* What is being asked:
Return all lines with the word "copy" in them.

━━━━━━━━

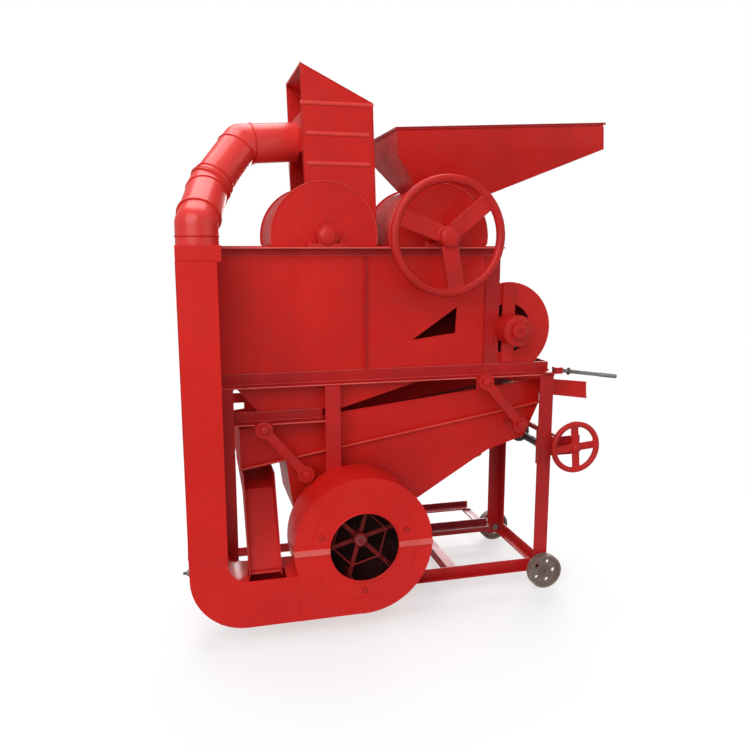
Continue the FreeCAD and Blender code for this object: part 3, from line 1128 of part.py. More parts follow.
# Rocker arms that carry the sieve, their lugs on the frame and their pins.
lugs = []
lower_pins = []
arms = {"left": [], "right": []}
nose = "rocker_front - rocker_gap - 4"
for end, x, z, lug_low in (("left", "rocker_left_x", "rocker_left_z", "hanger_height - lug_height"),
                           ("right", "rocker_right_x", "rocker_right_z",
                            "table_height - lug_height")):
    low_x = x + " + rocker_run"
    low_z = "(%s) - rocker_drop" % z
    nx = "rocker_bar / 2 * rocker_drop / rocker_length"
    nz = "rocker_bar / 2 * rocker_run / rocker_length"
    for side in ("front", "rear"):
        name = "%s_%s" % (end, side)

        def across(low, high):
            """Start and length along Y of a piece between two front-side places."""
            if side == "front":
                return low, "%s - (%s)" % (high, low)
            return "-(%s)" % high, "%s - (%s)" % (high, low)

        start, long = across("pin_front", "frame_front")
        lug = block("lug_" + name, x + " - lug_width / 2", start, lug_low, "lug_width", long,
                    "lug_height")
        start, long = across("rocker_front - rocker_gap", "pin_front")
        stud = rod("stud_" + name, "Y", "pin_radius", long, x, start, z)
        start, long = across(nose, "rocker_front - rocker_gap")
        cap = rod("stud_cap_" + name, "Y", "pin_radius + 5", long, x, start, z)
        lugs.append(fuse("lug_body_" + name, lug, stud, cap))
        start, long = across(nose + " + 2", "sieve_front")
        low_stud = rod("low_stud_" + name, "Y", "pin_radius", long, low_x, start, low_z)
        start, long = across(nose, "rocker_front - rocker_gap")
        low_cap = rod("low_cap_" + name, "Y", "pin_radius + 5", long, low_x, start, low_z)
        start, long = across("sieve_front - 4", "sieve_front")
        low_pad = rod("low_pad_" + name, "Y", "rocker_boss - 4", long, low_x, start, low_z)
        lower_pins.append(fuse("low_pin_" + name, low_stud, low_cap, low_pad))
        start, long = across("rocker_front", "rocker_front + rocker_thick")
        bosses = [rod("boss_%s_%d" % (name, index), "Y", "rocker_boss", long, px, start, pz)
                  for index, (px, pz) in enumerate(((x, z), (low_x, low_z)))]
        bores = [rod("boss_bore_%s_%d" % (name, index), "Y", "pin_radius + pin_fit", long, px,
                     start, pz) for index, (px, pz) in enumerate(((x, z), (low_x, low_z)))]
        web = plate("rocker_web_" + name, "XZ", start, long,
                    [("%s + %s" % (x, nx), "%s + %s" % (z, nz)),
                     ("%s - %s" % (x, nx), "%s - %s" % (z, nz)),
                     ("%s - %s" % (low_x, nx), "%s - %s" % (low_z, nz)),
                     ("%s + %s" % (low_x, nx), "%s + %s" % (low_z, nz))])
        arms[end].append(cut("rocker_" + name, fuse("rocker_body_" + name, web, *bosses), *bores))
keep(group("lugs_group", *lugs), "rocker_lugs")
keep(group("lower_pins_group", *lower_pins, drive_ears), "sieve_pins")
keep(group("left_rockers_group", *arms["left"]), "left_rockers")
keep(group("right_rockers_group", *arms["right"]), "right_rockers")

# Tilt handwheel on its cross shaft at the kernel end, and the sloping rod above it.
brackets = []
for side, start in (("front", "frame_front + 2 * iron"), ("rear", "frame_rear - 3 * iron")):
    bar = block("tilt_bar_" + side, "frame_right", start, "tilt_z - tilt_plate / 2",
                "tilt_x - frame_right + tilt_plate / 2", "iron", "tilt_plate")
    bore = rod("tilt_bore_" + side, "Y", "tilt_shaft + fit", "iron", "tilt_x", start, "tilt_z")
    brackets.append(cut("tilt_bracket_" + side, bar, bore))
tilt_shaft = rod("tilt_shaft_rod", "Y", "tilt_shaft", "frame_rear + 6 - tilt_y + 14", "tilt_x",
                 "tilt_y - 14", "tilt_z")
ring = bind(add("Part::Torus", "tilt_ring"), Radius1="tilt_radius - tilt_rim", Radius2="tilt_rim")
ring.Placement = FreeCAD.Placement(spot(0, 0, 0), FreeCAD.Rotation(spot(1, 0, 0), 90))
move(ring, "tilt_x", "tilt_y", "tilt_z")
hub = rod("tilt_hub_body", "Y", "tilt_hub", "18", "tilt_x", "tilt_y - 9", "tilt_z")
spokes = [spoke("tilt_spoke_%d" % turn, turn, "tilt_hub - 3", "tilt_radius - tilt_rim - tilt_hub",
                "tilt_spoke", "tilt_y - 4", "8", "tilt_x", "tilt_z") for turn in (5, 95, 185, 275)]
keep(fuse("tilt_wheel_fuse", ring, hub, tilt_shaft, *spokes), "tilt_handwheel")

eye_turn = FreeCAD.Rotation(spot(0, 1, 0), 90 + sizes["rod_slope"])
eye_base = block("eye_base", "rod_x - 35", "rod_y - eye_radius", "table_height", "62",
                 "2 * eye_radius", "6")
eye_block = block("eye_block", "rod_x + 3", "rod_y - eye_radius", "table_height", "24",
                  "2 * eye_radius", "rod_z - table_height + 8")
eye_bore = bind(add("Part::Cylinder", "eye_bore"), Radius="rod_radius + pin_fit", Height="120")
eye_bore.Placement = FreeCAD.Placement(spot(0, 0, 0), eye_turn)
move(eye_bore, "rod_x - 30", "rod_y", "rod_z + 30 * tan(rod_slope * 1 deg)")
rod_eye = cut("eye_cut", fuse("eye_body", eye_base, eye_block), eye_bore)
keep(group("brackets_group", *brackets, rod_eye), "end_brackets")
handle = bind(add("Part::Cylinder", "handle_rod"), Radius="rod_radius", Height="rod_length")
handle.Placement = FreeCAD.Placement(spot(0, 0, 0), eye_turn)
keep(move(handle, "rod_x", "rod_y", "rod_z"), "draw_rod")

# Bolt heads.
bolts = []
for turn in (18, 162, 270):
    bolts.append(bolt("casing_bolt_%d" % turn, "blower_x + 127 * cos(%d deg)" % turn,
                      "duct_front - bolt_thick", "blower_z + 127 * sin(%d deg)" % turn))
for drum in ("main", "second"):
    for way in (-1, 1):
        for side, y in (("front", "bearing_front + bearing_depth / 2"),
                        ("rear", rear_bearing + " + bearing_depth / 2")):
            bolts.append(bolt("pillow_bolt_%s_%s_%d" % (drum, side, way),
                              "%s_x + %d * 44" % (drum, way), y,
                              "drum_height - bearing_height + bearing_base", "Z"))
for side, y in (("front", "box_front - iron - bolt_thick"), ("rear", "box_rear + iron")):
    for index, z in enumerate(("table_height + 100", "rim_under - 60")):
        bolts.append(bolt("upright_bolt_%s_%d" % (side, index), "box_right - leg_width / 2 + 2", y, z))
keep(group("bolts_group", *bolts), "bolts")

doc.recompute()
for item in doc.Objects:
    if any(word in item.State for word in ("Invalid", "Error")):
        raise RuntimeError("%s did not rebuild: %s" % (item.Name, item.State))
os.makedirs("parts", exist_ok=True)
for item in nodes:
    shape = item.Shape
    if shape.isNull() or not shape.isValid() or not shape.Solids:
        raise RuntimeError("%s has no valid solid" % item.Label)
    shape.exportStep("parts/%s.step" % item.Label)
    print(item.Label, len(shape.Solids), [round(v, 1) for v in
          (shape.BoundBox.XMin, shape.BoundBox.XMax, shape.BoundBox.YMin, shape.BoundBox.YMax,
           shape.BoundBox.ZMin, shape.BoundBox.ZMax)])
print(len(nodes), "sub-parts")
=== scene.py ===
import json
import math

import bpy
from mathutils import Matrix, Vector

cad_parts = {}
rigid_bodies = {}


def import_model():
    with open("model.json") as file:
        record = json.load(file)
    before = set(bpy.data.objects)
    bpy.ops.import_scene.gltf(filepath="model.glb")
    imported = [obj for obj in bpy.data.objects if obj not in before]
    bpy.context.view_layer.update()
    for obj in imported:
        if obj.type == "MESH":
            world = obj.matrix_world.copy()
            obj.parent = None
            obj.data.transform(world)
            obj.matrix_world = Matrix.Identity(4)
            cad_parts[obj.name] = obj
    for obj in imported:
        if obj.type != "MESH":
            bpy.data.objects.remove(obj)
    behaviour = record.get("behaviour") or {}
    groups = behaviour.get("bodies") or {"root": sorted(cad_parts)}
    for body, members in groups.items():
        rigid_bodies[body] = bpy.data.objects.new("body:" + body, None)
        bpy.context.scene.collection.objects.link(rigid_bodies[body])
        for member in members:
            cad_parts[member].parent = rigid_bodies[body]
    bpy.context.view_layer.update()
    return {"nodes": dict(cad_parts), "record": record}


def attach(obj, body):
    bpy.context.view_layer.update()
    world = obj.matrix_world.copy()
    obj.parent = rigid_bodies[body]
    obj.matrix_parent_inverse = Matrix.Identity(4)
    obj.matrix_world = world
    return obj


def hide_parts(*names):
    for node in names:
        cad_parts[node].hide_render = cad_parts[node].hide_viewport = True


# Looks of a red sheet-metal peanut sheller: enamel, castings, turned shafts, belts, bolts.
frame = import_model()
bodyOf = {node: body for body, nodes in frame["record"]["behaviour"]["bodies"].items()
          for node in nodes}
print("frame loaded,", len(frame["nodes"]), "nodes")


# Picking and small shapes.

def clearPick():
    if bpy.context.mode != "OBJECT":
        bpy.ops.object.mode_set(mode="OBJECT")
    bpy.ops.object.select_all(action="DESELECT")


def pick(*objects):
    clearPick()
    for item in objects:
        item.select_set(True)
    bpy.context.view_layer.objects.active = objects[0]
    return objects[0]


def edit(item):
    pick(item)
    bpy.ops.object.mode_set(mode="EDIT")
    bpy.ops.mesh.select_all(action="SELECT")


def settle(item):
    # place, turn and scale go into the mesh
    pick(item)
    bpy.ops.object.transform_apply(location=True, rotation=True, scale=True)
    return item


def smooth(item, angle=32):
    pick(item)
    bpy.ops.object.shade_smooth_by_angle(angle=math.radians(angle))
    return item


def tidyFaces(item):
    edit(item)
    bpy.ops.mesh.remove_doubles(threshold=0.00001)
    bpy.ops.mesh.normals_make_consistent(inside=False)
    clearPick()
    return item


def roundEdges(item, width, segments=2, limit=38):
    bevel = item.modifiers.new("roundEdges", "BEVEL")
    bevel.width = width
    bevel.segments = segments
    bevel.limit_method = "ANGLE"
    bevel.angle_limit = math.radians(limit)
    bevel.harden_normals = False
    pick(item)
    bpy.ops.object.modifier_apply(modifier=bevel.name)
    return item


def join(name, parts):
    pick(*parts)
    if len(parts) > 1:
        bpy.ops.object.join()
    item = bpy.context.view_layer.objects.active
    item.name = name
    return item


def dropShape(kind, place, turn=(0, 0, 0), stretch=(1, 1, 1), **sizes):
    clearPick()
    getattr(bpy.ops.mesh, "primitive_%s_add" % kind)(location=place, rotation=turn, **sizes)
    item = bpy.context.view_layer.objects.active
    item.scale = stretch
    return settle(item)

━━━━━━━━

* Task result:
            world = obj.matrix_world.copy()
    world = obj.matrix_world.copy()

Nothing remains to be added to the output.